After many years Yesudasan met Nayanar to invite him for his son’s wedding. “When I told him about the speech, he said he did not remember it, but did remember the cartoon,” says Yesudasan. “He told me it was excellent.”
Yesudasan says that contrary to popular view, most leaders liked to be featured in cartoons. “Even [former prime minister] Morarji Desai who did not like cartoons, liked to appear in one. In Kerala, it was Nayanar who loved cartoons and tried to uplift the lives of cartoonists.”
Yesudasan says he meets ministers today who always ask him why they are not being featured in his cartoons.
Asked the secret of his creative process, he says, “I don’t try too hard. I have learnt to be relaxed. And then, suddenly, the idea will come.”
Raju Nair has been the cartoonist for the 'Deepika' newspaper for the past 30 years. In his small office at Kottayam, the striking sight is of numerous letters that are piled up on his table. “I get 50 to 60 letters a day,” he says.
Nair has a half page called Cartoonscope in the evening newspaper 'Rashtra Deepika' where, apart from his own cartoons, he publishes the work of upcoming talents.
“Deepika is the best place for those who have the talent and are willing to work hard,” he says. “There are a lot of opportunities here.” In the beginning he used to do social cartoons. Now there is a mix of political and social cartoons.
Nair, who has done more 20,000 cartoons in his career says, “A good cartoonist should be honest and have the gift for humour. He needs a good imagination, talent, hard work and common sense. I also feel he should be a good human being.”
A keen eye
When E. Suresh started drawing for ‘Balabhankthi’, the children’s page of ‘Mathrubhumi’, he interacted closely with the editor Kunjunni Masha.
“He told me a cartoon should be like a good milk payasam, which has the correct amount of rice, milk and sugar,” says Suresh. “Similarly, a cartoon should have the right number of lines and words, and should communicate effectively.”
After drawing for several local publications, Suresh moved to Delhi, where within a couple of years he became the staff cartoonist for 'The Statesman' in 1997.
“I would do three to five cartoons a week,” he says. “I used to work for hours on a cartoon. It was a good experience for me. The editor Ravindra Kumar gave me a lot of tips.”
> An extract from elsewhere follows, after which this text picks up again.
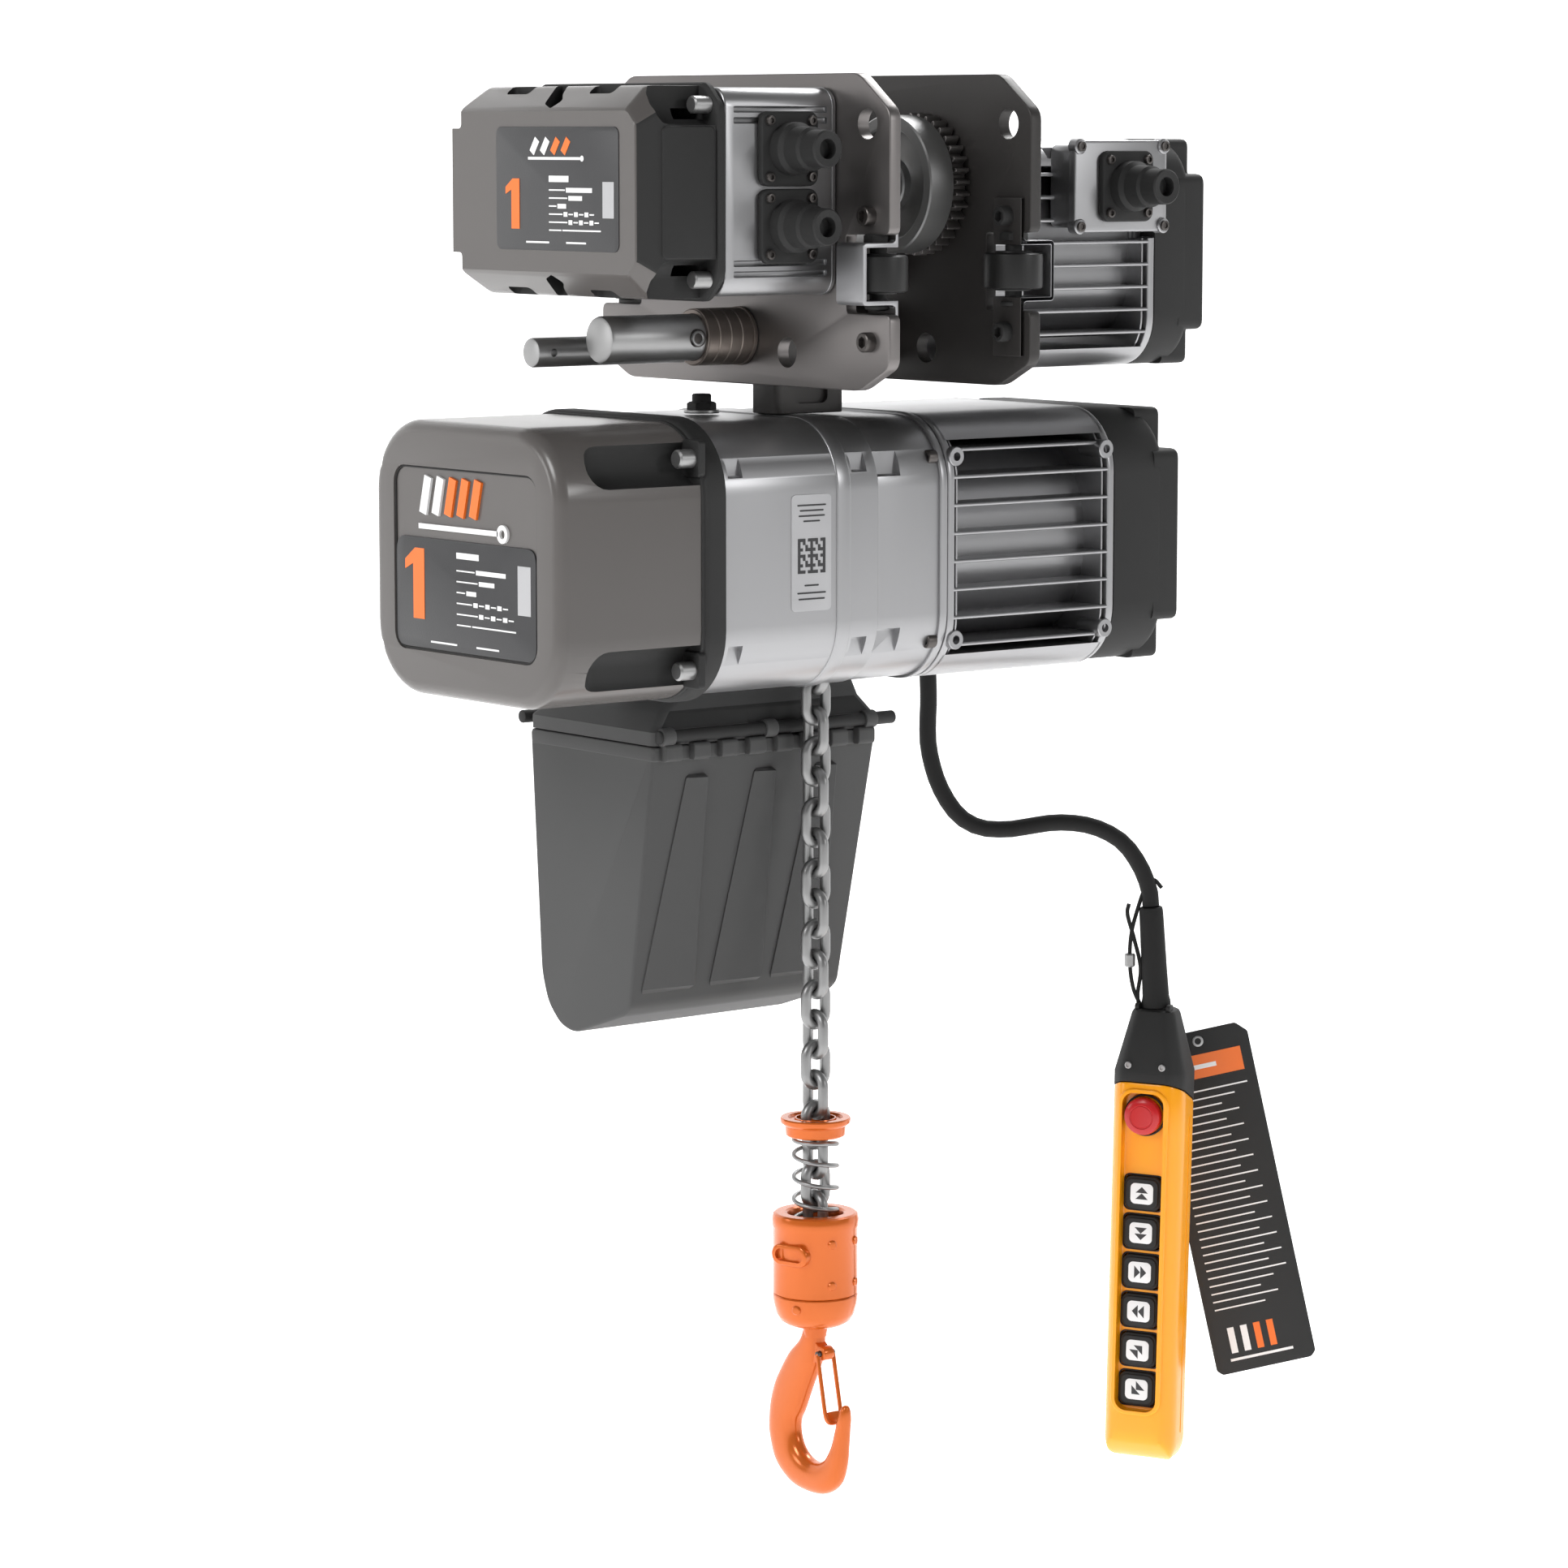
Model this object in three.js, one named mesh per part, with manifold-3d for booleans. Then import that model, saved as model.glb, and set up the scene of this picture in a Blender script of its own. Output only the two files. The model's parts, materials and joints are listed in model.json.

After a six-year stint Suresh has returned to Kerala and is now working as a freelancer for various newspapers like the CPI mouthpiece, 'Janayugam'. “Thanks to my experience it is easier now to draw cartoons,” says Suresh, who is planning to bring out a book on his work.
Is there editorial freedom?
Toms: There is no freedom for cartoonists in a daily newspaper. He has to toe the stand taken by the owners. Essentially, there is no freedom of the press.
Yesudasan: If a newspaper supports the Congress, it is very difficult to do a critical cartoon of Sonia Gandhi. I have 600 cartoons that have not been published for various reasons. I am planning to bring out a book.
Raju Nair: I have had very few rejections because I am aware of what the newspaper stands for. However, the 'Deepika' has given me a lot of freedom. And I am very careful in using this freedom.
E. Suresh: In 'The Statesman', about 30 cartoons were rejected over six years. After a while I knew what would be accepted and what would not. All newspapers have a stand and cartoonists should know this. You can get an idea of the paper’s stance by carefully reading editorials.
Famous national cartoonists of Malayali origin
Shankar: He is regarded as the doyen of political cartooning in India. Based in Delhi, he started 'Shankar's Weekly', which was the Indian version of Punch. Prime Minister Jawaharlal Nehru was a fan. He also founded the Children's Book Trust. In 1991, the government of India released two postal stamps, which had two of his cartoons.
O.V. Vijayan: One of Kerala’s greatest writers he was also a cartoonist for 35 years for ‘The Statesman’ and other publications. As a reviewer wrote about his book, ‘A Cartoonist Remembers’: “Even when the contours of Vijayan's unique strokes tickle your imagination, the laughter, when it comes, comes salted with the inevitable sadness that their biting sarcasm evokes.”
Abu Abraham: In a 40-year long career, Abu Abraham worked for ‘The Bombay Chronicle’, ‘Shankar’s Weekly’, ‘ Blitz’, ‘Tribune’, British newspapers, ‘Observer’ and ‘The Guardian’, as well as ‘The Indian Express’.
Abu’s focus has always been corruption in politics, which he nailed with powerful punch lines. A member of the Rajya Sabha, the house observed a two-minute silence when he died in 2002.
Kutty: He was regarded as one of India’s premier political cartoonists. He began his career with the ‘National Herald’ but spent most of his career with the Kolkata-based Ananda Bazar publications.
Interestingly, Kutty did not know Bengali. He would write the captions in English and it would be translated into Bengali. It is a testament to his drawing skills that readers still understood his cartoons. His work also appeared in many Malayalam periodicals. He lives in the US with his son and an extended family.
E.P. Unny: Began his career with ‘The Hindu’ in 1977, then worked in the ‘Sunday Mail’ and ‘The Economic Times’. Today he is the Chief Political Cartoonist of ‘The Indian Express’. With a mix of commentary and sketches he has brought out a travel book on Kerala - 'Spices and Souls - A doodler's journey through Kerala'.
Ajit Ninan: The creator of Detective Moochwala, a fictional series which used to appear in the now-defunct children’s magazine, ‘Target’. He worked in the ‘India Today’ group for several years but now works for the ‘Times of India’.
Along with senior journalist Jug Suraiya he creates bi-weekly cartoons for the newspaper. They have brought out a book, ‘Like That Only’. Ninan says his favourite characters are Jayalalitha and Sonia Gandhi, but he also likes to draw Laloo Prasad Yadav because of his appearance.